> **Set exercise**
Take the lines from the beginning of the data below through the line holding "const clay = new" and return exactly those.

+ + + + +

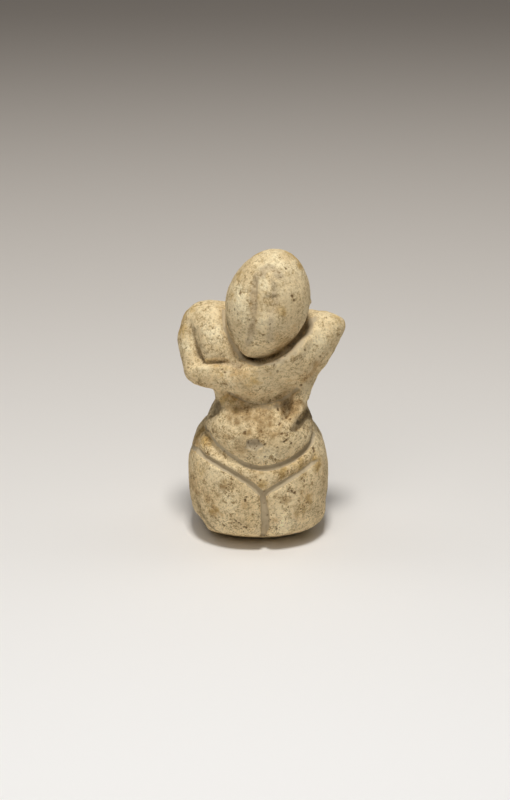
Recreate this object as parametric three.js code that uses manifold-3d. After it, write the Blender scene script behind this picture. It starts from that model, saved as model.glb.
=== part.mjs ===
// A small standing female figurine of fired clay, modelled as one solid piece.
// Millimetres, +Z up. The figure faces -Y, and +X is the viewer's right, so "left" and "right"
// in the names below are the viewer's too.
// The body is built up the way a modeller builds it: rounded lumps and rolls of clay are
// pressed together, the seams are smoothed over, and lines are then cut in with a round tool.

import * as THREE from "three";
import { mergeVertices } from "three/addons/utils/BufferGeometryUtils.js";
import Module from "manifold-3d";

const wasm = await Module();
wasm.setup();

// Driving dimensions. Heights are measured from the rim of the underside, which bulges below it.
const TOTAL_HEIGHT = 74;
const UNDERSIDE_BULGE = 2;
const HIP_WIDTH = 33.4;
const HIP_DEPTH = 28;
const HIP_HEIGHT = 12.5;
const BELLY_HEIGHT = 27.5;
const WAIST_HEIGHT = 33;
const ARM_HEIGHT = 42;
const SHOULDER_HEIGHT = 51;
const HEAD_WIDTH = 19.4;
const HEAD_TALL = 27;

// The skin of the clay is meshed in cells of this size: so many across, deep and tall, of which
// the lowest few lie below the floor.
const CELL = 1.9;
const CELLS = [24, 20, 42];
const BELOW_FLOOR = 3;
const EVENING_ROUNDS = 8;

const clay = new THREE.MeshStandardMaterial({ color: 0xc9b489, roughness: 0.9, metalness: 0 });

// A rounded lump: an ellipsoid, or with a squareness over 2 a fuller, boxier one. A tapered one
// narrows below its middle.
function lump({ at, size, lean = 0, squareness = 2, taper = 0 }) {
  const centre = new THREE.Vector3(...at);
  const radii = new THREE.Vector3(...size).multiplyScalar(0.5);
  const upright = new THREE.Quaternion().setFromAxisAngle(new THREE.Vector3(0, 1, 0), -lean);
  const q = new THREE.Vector3();
  return (p) => {
    q.copy(p).sub(centre).applyQuaternion(upright).divide(radii);
    const spread = 1 + taper * THREE.MathUtils.clamp(q.z, -1, 0);
    q.x /= spread;
    q.y /= spread;
    const parts = [q.x, q.y, q.z].map(Math.abs);
    const reach = parts.reduce((sum, part) => sum + part ** squareness, 0) ** (1 / squareness);
    if (reach < 1e-3) return -Math.min(radii.x, radii.y, radii.z);
    const slope = Math.hypot(
      ...parts.map((part, i) => (part / reach) ** (squareness - 1) / radii.getComponent(i)),
    );
    return (reach - 1) / slope;
  };
}

// A roll of clay between two points, thicker at one end than at the other.
function roll({ from, to, radii }) {
  const start = new THREE.Vector3(...from);
  const along = new THREE.Vector3(...to).sub(start);
  const q = new THREE.Vector3();
  return (p) => {
    q.copy(p).sub(start);
    const share = THREE.MathUtils.clamp(q.dot(along) / along.lengthSq(), 0, 1);
    return q.addScaledVector(along, -share).length() - THREE.MathUtils.lerp(...radii, share);
  };
}

// Two surfaces joined with the seam smoothed over by about the given width, and a surface with a
// tool's shape pressed out of it.
function smoothed(a, b, width) {
  const near = Math.max(width - Math.abs(a - b), 0) / width;
  return Math.min(a, b) - (near * near * width) / 4;
}

function pressed(a, tool, rim) {
  return -smoothed(-a, tool, rim);
}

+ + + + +

> **In response**
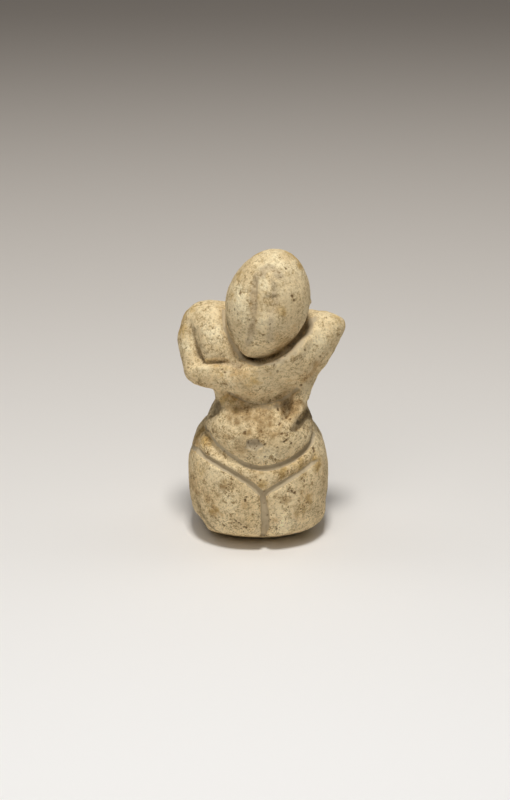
Recreate this object as parametric three.js code that uses manifold-3d. After it, write the Blender scene script behind this picture. It starts from that model, saved as model.glb.
=== part.mjs ===
// A small standing female figurine of fired clay, modelled as one solid piece.
// Millimetres, +Z up. The figure faces -Y, and +X is the viewer's right, so "left" and "right"
// in the names below are the viewer's too.
// The body is built up the way a modeller builds it: rounded lumps and rolls of clay are
// pressed together, the seams are smoothed over, and lines are then cut in with a round tool.

import * as THREE from "three";
import { mergeVertices } from "three/addons/utils/BufferGeometryUtils.js";
import Module from "manifold-3d";

const wasm = await Module();
wasm.setup();

// Driving dimensions. Heights are measured from the rim of the underside, which bulges below it.
const TOTAL_HEIGHT = 74;
const UNDERSIDE_BULGE = 2;
const HIP_WIDTH = 33.4;
const HIP_DEPTH = 28;
const HIP_HEIGHT = 12.5;
const BELLY_HEIGHT = 27.5;
const WAIST_HEIGHT = 33;
const ARM_HEIGHT = 42;
const SHOULDER_HEIGHT = 51;
const HEAD_WIDTH = 19.4;
const HEAD_TALL = 27;

// The skin of the clay is meshed in cells of this size: so many across, deep and tall, of which
// the lowest few lie below the floor.
const CELL = 1.9;
const CELLS = [24, 20, 42];
const BELOW_FLOOR = 3;
const EVENING_ROUNDS = 8;

const clay = new THREE.MeshStandardMaterial({ color: 0xc9b489, roughness: 0.9, metalness: 0 });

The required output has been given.